O cê-cedilha vai nos deixar?




Estava lendo um texto no Valor Econômico sobre o cê-cedilha e o futuro da nossa escrita.
No texto, a jornalista Eliana Cardoso, admite que o extermínio do nosso sinais ortográficos acontecerá em 2030 e ela sabe disso simplesmente porque somos nós que projetamos o futuro e por isso podemos prevê-lo. Faz sentindo, num mundo cheio de muitos sentidos e direções. Mas tirar o meu cê-cedilha é injustiça. Por que diabos eu passei tantas horas da minha vida aprendendo a usar uma gramática se afinal, um dia, iriam tirar tudo de mim só porque a China tá crescendo?

Eu não quero ler palavras em figuras chinesas distorcidas que tem diferentes significados, dependendo da intonação que você dá a cada imagem quando as pronuncia.
Muito complicado.
Eu gosto mesmo do meu cê-cedilha e do circunflexo. Afinal, pense bem. Ele nós dá encanto e personalidade. Personalidade a língua portuguesa. Com exceção dos franceses, ninguém conhece o cê-cedilha. Acham que ele é um sinalzinho ambicioso, metido a besta que meramente tem som de “s”. Não senhor! Digo eu, em tom ofendido. Som de “S” para os falantes da língua espanhola. Onde um só ”s” basta para dar força à palavra CASA – que em Espanhol é dito CASSA.

Em português casa é uma palavra macia. Enamorada. Suave. É como dizer “caza”, eu explico. Mas aí já entramos em outro problema. Na língua espanhola, o Z mais tem som de cê-cedilha e isso já vai começando a ficar mais difícil de explicar.

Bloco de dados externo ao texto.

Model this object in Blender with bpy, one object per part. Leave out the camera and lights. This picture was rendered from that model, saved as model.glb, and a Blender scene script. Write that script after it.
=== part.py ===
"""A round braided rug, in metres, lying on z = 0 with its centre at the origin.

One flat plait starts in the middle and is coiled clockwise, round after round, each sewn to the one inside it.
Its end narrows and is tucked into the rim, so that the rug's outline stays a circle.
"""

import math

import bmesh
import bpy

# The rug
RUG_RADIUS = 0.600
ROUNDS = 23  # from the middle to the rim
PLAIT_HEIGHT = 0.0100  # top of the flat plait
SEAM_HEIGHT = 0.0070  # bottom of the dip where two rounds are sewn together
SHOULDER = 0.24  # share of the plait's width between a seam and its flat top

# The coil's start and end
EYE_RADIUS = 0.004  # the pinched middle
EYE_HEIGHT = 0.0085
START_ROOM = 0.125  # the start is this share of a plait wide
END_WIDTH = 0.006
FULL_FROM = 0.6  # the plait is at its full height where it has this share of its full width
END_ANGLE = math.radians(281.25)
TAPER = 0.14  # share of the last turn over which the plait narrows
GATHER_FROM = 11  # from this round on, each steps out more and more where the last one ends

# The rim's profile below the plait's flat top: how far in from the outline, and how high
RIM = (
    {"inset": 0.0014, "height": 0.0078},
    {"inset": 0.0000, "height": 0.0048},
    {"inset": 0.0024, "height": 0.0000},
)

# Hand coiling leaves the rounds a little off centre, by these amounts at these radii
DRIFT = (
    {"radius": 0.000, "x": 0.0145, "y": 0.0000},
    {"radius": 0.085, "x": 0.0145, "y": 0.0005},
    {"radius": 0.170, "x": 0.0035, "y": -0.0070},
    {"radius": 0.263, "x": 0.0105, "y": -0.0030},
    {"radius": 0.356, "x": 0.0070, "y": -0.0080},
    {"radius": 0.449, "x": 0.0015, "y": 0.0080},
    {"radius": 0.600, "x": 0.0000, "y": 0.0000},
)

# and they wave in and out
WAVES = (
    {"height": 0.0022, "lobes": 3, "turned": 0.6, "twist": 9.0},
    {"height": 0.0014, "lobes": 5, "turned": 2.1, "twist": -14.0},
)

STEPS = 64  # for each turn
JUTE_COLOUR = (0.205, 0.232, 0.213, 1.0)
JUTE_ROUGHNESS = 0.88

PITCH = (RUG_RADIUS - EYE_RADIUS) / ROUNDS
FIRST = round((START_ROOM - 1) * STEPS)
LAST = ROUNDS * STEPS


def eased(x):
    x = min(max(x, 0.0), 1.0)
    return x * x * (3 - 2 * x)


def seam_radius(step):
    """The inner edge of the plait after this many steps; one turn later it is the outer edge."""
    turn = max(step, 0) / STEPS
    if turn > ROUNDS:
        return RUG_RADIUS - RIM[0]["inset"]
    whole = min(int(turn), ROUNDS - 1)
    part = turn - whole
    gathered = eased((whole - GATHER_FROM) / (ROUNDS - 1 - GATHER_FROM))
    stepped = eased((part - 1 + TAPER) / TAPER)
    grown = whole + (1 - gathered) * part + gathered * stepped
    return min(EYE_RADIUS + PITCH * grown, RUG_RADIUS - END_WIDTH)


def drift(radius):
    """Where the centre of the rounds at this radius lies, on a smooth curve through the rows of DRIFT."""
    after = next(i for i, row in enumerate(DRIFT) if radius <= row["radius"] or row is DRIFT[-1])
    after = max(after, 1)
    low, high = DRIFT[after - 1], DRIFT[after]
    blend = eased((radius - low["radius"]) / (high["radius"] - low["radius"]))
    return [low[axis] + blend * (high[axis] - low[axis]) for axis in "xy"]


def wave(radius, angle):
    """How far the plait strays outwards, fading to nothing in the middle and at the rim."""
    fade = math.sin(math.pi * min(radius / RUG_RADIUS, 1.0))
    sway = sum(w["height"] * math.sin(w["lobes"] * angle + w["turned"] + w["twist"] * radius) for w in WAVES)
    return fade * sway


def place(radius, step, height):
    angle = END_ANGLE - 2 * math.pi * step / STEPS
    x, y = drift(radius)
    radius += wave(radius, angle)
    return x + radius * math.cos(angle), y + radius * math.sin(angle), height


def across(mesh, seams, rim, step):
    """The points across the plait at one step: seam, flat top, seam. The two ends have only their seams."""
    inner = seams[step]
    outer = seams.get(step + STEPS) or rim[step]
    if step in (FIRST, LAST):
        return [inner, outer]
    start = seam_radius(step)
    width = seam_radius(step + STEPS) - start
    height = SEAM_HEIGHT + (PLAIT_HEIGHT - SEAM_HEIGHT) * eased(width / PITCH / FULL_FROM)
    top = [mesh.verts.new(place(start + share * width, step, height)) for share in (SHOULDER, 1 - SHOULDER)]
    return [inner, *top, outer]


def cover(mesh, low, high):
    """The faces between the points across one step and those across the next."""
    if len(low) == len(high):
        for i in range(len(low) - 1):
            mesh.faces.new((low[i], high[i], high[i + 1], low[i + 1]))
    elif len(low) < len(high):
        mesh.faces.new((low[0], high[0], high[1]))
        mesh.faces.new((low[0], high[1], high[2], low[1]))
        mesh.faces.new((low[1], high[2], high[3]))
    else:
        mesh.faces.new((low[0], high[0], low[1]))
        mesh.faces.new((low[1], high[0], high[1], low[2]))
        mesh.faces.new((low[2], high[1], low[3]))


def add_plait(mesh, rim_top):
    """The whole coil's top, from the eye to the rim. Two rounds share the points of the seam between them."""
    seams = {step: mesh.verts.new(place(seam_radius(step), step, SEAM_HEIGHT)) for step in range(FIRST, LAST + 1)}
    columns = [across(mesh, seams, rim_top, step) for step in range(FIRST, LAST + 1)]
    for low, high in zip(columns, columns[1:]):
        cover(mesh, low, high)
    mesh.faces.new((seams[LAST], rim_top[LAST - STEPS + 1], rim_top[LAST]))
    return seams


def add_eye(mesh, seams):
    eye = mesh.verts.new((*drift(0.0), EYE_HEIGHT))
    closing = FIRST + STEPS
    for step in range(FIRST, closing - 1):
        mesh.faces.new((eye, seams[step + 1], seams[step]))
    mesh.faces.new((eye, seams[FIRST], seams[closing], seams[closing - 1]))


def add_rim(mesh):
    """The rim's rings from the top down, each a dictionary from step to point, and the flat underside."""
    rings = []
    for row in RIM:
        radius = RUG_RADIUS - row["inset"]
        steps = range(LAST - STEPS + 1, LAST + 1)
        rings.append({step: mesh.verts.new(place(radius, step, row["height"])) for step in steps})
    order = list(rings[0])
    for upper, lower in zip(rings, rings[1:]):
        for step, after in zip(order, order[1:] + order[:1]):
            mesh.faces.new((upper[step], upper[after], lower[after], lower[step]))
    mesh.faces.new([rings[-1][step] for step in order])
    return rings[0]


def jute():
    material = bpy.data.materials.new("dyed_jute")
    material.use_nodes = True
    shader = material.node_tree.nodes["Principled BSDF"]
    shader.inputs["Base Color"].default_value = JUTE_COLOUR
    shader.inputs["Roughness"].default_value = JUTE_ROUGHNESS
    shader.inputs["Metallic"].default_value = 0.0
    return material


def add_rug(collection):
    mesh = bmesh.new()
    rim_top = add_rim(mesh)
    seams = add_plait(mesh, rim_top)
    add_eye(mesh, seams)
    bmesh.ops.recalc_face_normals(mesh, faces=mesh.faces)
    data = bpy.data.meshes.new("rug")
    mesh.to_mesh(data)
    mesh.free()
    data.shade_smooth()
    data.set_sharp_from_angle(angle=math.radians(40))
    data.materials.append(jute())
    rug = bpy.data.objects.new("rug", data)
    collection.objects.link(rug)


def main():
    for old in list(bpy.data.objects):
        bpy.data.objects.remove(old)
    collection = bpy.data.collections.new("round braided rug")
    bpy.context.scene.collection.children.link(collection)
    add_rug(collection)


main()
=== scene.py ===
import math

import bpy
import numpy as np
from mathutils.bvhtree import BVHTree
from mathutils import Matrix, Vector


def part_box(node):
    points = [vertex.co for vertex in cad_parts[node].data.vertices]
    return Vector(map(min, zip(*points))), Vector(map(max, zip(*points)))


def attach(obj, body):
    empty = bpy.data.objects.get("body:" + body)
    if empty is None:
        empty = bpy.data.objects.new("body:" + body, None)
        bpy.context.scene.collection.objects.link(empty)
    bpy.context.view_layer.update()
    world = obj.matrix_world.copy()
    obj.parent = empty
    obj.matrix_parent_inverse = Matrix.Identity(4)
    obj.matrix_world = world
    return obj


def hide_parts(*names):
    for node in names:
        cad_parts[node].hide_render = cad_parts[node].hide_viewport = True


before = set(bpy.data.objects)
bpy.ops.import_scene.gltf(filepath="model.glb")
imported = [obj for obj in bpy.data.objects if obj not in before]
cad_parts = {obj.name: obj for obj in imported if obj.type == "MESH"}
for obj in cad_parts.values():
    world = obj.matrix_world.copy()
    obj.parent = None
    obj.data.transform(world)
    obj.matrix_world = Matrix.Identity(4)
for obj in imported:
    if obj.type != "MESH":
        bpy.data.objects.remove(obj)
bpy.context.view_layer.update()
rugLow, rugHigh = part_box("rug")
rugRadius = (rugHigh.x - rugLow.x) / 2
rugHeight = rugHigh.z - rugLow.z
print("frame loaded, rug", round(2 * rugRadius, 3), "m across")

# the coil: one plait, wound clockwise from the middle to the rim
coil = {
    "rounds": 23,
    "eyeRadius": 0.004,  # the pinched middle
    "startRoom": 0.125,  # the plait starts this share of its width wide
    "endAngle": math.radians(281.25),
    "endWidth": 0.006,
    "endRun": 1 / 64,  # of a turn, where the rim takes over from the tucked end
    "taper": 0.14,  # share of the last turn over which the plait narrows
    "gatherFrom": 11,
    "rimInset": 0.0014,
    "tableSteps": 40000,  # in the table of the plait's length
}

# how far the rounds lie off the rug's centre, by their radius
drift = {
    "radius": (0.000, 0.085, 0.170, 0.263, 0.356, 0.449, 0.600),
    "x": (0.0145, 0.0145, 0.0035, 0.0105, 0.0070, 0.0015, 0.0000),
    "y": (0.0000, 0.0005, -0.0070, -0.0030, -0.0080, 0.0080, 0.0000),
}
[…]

Eu gosto mesmo do complicado. Do jeitinho que temos que dá pra burlar a pressão da gramática e aprender quando usar a crase e o nosso chapeuzinho (o cincunflexo) para dar um som mais fechado a alguma palavra. Lelê, você, cadê... adoro esse sinal. Tem também nossa cobrinha (o til) que faz tudo mais grandão: amorzão, paixão, avião, dimensão, aptidão, distração, fração.

Adoro nossos sinais e como eles nos ajudam a saber como pronunciar uma palavra corretamente. Mesmo que seja a primeira vez que nos deparamos com ela. Vamos tomar o confronto na Líbia, por exemplo. Eu nunca tinha lido e pronunciado a palavra Trípoli antes.

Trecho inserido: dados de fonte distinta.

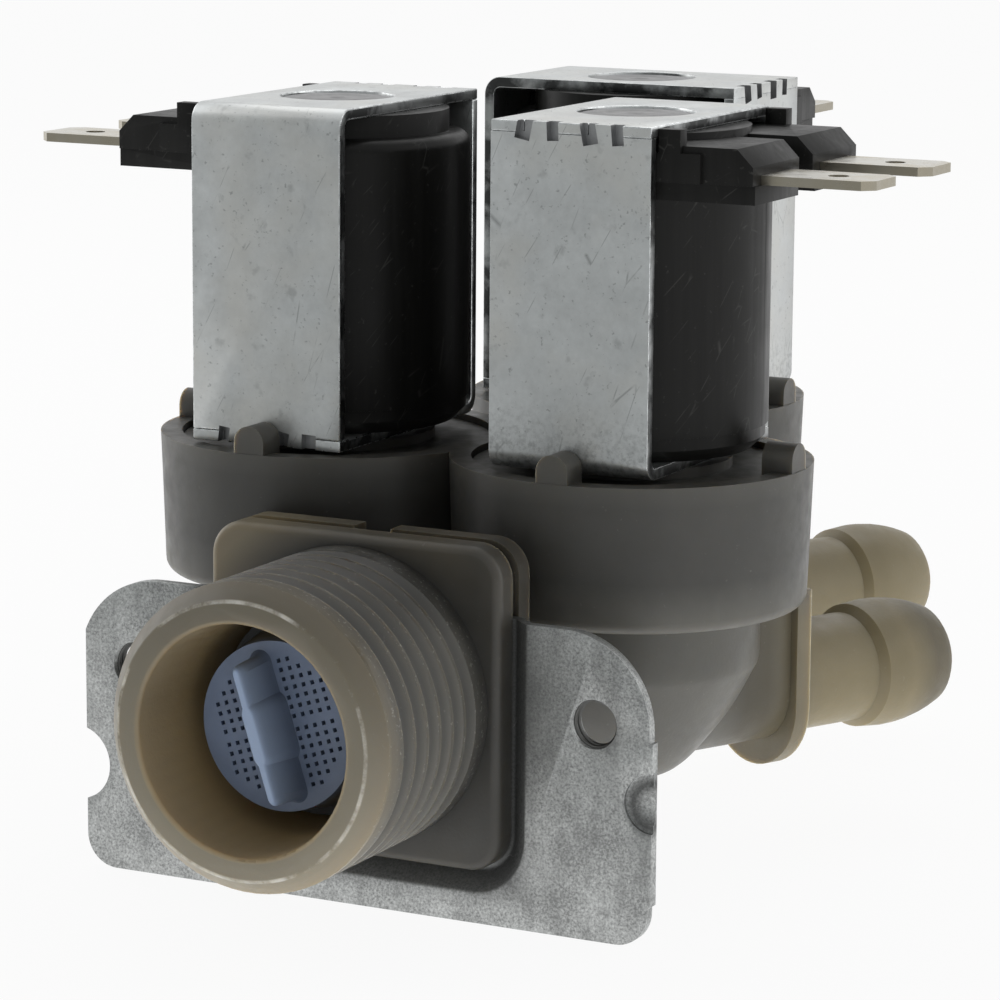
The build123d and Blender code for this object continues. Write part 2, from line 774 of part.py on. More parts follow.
def make_bobbin(station):
    """Spool inside the coil; its tube ends show at both ends of the bore."""
    plane = station.plane
    with BuildPart() as bobbin:
        with BuildSketch(plane.offset(coil_bottom_z)):
            Circle(bobbin_radius)
        extrude(amount=coil_top_z - coil_bottom_z)
        for z in (coil_bottom_z + bobbin_flange, coil_top_z - 2 * bobbin_flange):
            with BuildSketch(plane.offset(z)):
                Circle(winding_radius)
            extrude(amount=bobbin_flange)
        with BuildSketch(plane.offset(coil_bottom_z)):
            Circle(bobbin_bore_radius)
        extrude(amount=coil_top_z - coil_bottom_z, mode=Mode.SUBTRACT)
    return bobbin.part


def make_winding(station):
    """Copper wire wound on the bobbin, as one solid."""
    with BuildPart() as winding:
        with BuildSketch(station.plane.offset(coil_bottom_z + 2 * bobbin_flange)):
            Circle(winding_radius)
            Circle(bobbin_radius, mode=Mode.SUBTRACT)
        extrude(amount=coil_top_z - coil_bottom_z - 4 * bobbin_flange)
    return winding.part


def make_tab(station, side):
    """Flat blade terminal with chamfered tip and a latch hole."""
    with BuildPart() as tab:
        with BuildSketch(station.plane.offset(block_bottom_z)):
            with Locations(((tab_root + tab_reach) / 2, side * tab_pitch / 2)):
                blade = Rectangle(tab_reach - tab_root, tab_width)
            tip = blade.vertices().group_by(Axis(station.plane.origin, (1, 0, 0)))[-1]
            chamfer(tip, tab_tip_chamfer)
            with Locations((tab_hole_reach, side * tab_pitch / 2)):
                Circle(tab_hole_radius, mode=Mode.SUBTRACT)
        extrude(amount=tab_thickness)
    return tab.part


def make_sleeve(station, bottom_z):
    """Steel tube that carries the flux from the yoke towards the plunger."""
    with BuildPart() as sleeve:
        with BuildSketch(station.plane.offset(bottom_z)):
            Circle(sleeve_radius)
            Circle(tube_radius + sleeve_tube_clearance, mode=Mode.SUBTRACT)
        extrude(amount=sleeve_length)
    return sleeve.part


def make_guide_tube(station):
    """Closed tube round the plunger, on a bonnet flange that clamps the diaphragm."""
    with BuildPart() as tube:
        with BuildSketch(upright(station)):
            with BuildLine():
                Polyline(
                    (0, tube_top_z),
                    (tube_radius, tube_top_z),
                    (tube_radius, yoke_bottom_z),
                    (bonnet_hub_radius, yoke_bottom_z),
                    (bonnet_hub_radius, bonnet_top_z),
                    (bonnet_radius, bonnet_top_z),
                    (bonnet_radius, bonnet_bottom_z),
                    (bonnet_cavity_radius, bonnet_bottom_z),
                    (bonnet_cavity_radius - bonnet_cavity_taper, bonnet_roof_z),
                    (tube_bore_radius, bonnet_roof_z),
                    (tube_bore_radius, tube_end_z),
                    (0, tube_end_z),
                    close=True,
                )
            make_face()
        revolve(axis=valve_axis(station))
    return tube.part


def make_plunger(station):
    """Iron plunger with a pocket for the spring and a seat for the rubber tip."""
    radius = tube_bore_radius - plunger_clearance
    with BuildPart() as plunger:
        with BuildSketch(upright(station)):
            with BuildLine():
                Polyline(
                    (tip_radius, plunger_bottom_z),
                    (radius - plunger_nose, plunger_bottom_z),
                    (radius, plunger_bottom_z + plunger_nose),
                    (radius, plunger_top_z),
                    (spring_pocket_radius, plunger_top_z),
                    (spring_pocket_radius, plunger_top_z - spring_pocket_depth),
                    (0, plunger_top_z - spring_pocket_depth),
                    (0, plunger_bottom_z + tip_seat_depth),
                    (tip_radius, plunger_bottom_z + tip_seat_depth),
                    close=True,
                )
            make_face()
        revolve(axis=valve_axis(station))
    return plunger.part


def make_plunger_tip(station):
    """Rubber tip that closes the pilot hole."""
    with BuildPart() as tip:
        with BuildSketch(station.plane.offset(plunger_bottom_z - tip_stand_out)):
            Circle(tip_radius)
        extrude(amount=tip_seat_depth + tip_stand_out)
    return tip.part


def make_spring(station):
    """Wire spring between the end of the tube and the pocket of the plunger."""
    foot_z = plunger_top_z - spring_pocket_depth + spring_wire_radius + spring_end_gap
    length = tube_end_z - spring_wire_radius - spring_end_gap - foot_z
    start = station.plane.origin + Vector(0, 0, foot_z)
    with BuildPart() as spring:
        with BuildLine() as wire:
            Helix(pitch=length / spring_turns, height=length, radius=spring_mean_radius, center=start)
        with BuildSketch(Plane(origin=wire.line @ 0, z_dir=wire.line % 0)):
            RegularPolygon(spring_wire_radius, 6)
        sweep(is_frenet=True)
    return spring.part


def make_diaphragm(station):
    """Rubber membrane: a clamped rim, a thin web and a thick centre on the seat."""
    rim_inner = chamber_radius - diaphragm_rim_width
    centre_radius = seat_radius + diaphragm_seat_margin
    web_z = diaphragm_shelf_z + diaphragm_web_rise
    with BuildPart() as diaphragm:
        with BuildSketch(upright(station)):
            with BuildLine():
                Polyline(
                    (insert_stem_radius + pilot_clearance, seat_z),
                    (centre_radius, seat_z),
                    (centre_radius + diaphragm_slope, seat_z + diaphragm_thickness - diaphragm_web),
                    (rim_inner - diaphragm_rim_fillet, web_z),
                    (rim_inner, diaphragm_shelf_z),
                    (chamber_radius, diaphragm_shelf_z),
                    (chamber_radius, bonnet_bottom_z),
                    (rim_inner, bonnet_bottom_z),
                    (rim_inner - diaphragm_rim_fillet, web_z + diaphragm_web),
                    (centre_radius + diaphragm_slope / 2, seat_z + diaphragm_thickness),
                    (insert_stem_radius + pilot_clearance, seat_z + diaphragm_thickness),
                    close=True,
                )
            make_face()
        revolve(axis=valve_axis(station))
    return diaphragm.part


def make_diaphragm_insert(station):
    """Plastic plate on the membrane, with the pilot nozzle above and guide fins in the seat bore."""
    plate_z = seat_z + diaphragm_thickness
    with BuildPart() as insert:
        with BuildSketch(upright(station)):
            with BuildLine():
                Polyline(
                    (0, insert_stem_bottom_z),
                    (insert_stem_radius, insert_stem_bottom_z),
                    (insert_stem_radius, plate_z),
                    (insert_radius, plate_z),
                    (insert_radius, plate_z + insert_plate),
                    (insert_nozzle_radius + insert_nozzle_taper, plate_z + insert_plate),
                    (insert_nozzle_radius, insert_nozzle_top_z),
                    (0, insert_nozzle_top_z),
                    close=True,
                )
            make_face()
        revolve(axis=valve_axis(station))
        with BuildSketch(station.plane.offset(insert_stem_bottom_z)):
            with PolarLocations(0, 3):
                with Locations((insert_fin_radius / 2, 0)):
                    Rectangle(insert_fin_radius, insert_fin_thickness)
        extrude(amount=insert_fin_top_z - insert_stem_bottom_z)
        with BuildSketch(station.plane.offset(insert_stem_bottom_z)):
            Circle(pilot_hole_radius)
        extrude(amount=insert_nozzle_top_z - insert_stem_bottom_z, mode=Mode.SUBTRACT)
    return insert.part


def keep(part, name):
    """Label a finished piece and write it to its own file."""
    part.label = name
    export_step(part, f"parts/{name}.step")


# Pieces of each valve
for station in stations:
    side = station.name
    keep(make_yoke_half(yoke_frame(station, False)), f"{side}_yoke_upper")
    keep(make_yoke_half(yoke_frame(station, True)), f"{side}_yoke_lower")
    keep(make_coil_case(station), f"{side}_coil_case")
    keep(make_bobbin(station), f"{side}_bobbin")
    keep(make_winding(station), f"{side}_winding")
    keep(make_tab(station, -1), f"{side}_terminal_a")
    keep(make_tab(station, 1), f"{side}_terminal_b")
    keep(make_sleeve(station, yoke_bottom_z), f"{side}_lower_sleeve")
    keep(make_sleeve(station, yoke_top_z - sleeve_top_recess - sleeve_length), f"{side}_upper_sleeve")
    keep(make_guide_tube(station), f"{side}_guide_tube")
    keep(make_plunger(station), f"{side}_plunger")
    keep(make_plunger_tip(station), f"{side}_plunger_tip")
    keep(make_spring(station), f"{side}_plunger_spring")
    keep(make_diaphragm(station), f"{side}_diaphragm")
    keep(make_diaphragm_insert(station), f"{side}_diaphragm_insert")
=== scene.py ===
import math
import random
from itertools import product

import bmesh
import bpy
from bpy.props import FloatProperty, FloatVectorProperty, IntProperty, PointerProperty
from mathutils import Matrix, Vector


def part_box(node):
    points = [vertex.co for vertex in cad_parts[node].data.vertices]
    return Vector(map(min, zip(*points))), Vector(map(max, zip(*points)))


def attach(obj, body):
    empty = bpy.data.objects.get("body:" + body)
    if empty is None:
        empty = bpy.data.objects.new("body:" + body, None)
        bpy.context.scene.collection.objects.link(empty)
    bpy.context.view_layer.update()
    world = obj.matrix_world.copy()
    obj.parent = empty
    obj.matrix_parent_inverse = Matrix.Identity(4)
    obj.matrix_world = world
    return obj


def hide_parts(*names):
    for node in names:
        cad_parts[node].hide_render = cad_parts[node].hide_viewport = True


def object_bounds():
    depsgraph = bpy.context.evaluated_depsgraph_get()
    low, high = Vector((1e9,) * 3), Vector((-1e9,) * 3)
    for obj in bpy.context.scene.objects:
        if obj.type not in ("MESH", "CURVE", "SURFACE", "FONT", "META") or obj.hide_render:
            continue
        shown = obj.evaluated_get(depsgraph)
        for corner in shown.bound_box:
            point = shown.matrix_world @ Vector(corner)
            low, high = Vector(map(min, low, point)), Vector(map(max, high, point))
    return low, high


bl_info = {
    "name": "Washing machine inlet valve",
    "version": (1, 0, 0),
    "blender": (4, 5, 0),
    "location": "View3D > Sidebar > Inlet Valve",
    "description": "Dresses the packed inlet valve with its finishes and fine parts",
    "category": "Object",
}

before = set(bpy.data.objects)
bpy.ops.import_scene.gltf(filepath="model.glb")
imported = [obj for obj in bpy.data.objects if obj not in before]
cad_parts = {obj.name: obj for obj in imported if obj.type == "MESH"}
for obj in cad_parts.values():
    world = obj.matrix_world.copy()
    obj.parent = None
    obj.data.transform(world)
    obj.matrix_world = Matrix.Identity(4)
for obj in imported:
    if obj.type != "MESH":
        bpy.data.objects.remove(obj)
cad_low, cad_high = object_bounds()
HOUSING = "housing"
MM = 0.001

# Edges that turn more than the first angle are rounded; faces that turn less than the second are one face
SHARP_ANGLE = math.radians(32)
FLAT_ANGLE = math.radians(0.3)
WELD_GAP = 0.002 * MM

# Places of the valves: axis, and the turn of the terminals from +X
VALVES = {
    "left": (-15.0 * MM, 24.2 * MM, math.pi),
    "right": (15.0 * MM, 24.2 * MM, 0.0),
    "rear": (0.0, 57.4 * MM, math.pi / 2),
}
SIDES = tuple(VALVES)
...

Como em português temos acentos, logo que li a palavra (em português) sabia que eu devia enfatizar a proparoxítona TRÌ. Tenho que confessar que só corrigi meu erro depois que li a palavra em português. Em inglês – Tripoli – fica por conta da sua capacidade de adivinhar.  E como eu peco nesse quesito, estava dizendo por aí Tripolí. Que era como eu, na minha demência, lia a palavra em Inglês.

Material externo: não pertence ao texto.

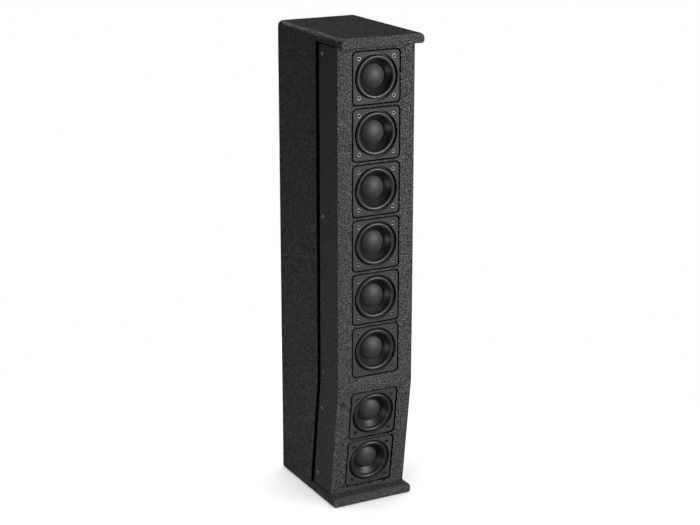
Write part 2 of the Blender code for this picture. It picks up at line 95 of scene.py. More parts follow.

Vivendo nos EUA, eu estou sempre tentando adivinhar onde diabos mora a ênfase das palavras. Estou sempre com um livro pra lá e pra cá. Uma revista, um site interessante. A todo momento leio uma palavra e penso – Diabos, como pronuncio isso? Onde mora a força dessa ou daquela sujeita desaforada que tem letras que conheço e sons que eu não posso ler porque não há sinais para eu interpretar.

Eu prefiro meus acentos. Meu cê-cedilha francês, metido a besta. A bossa nova que você gosta mesmo sem entender porque nossa língua é tão musical quanto nossos gestos. Gosto do meu “erre”, menos puxado que os dos portugueses - patronos que nos deram a língua e não se alegram ao saber que nós, brasileiros, a aperfeiçoamos.

De tudo que vejo, leio e crio, gosto mesmo do meu português. É com ele que eu tenho intimidade e até me arrepio. Para falar pausado, baixinho, safado ou um palavrão desaforado, em português sempre faz mais sentido. E eu gosto do som forte da palavra pronunciada com doçura, com fraqueza, com espanto, com raiva, com esperteza.

Gosto quando digo para os espanhóis que, ao menos Cervantes (autor do famoso Don Quixote) sabia que o português valia a pena. Ele costumava dizer que era língua mais musical do planeta. O que eu não sei é se ele falava do Português Brasileiro ou do de Portugal.
Mas prefiro acreditar que era do meu, claro!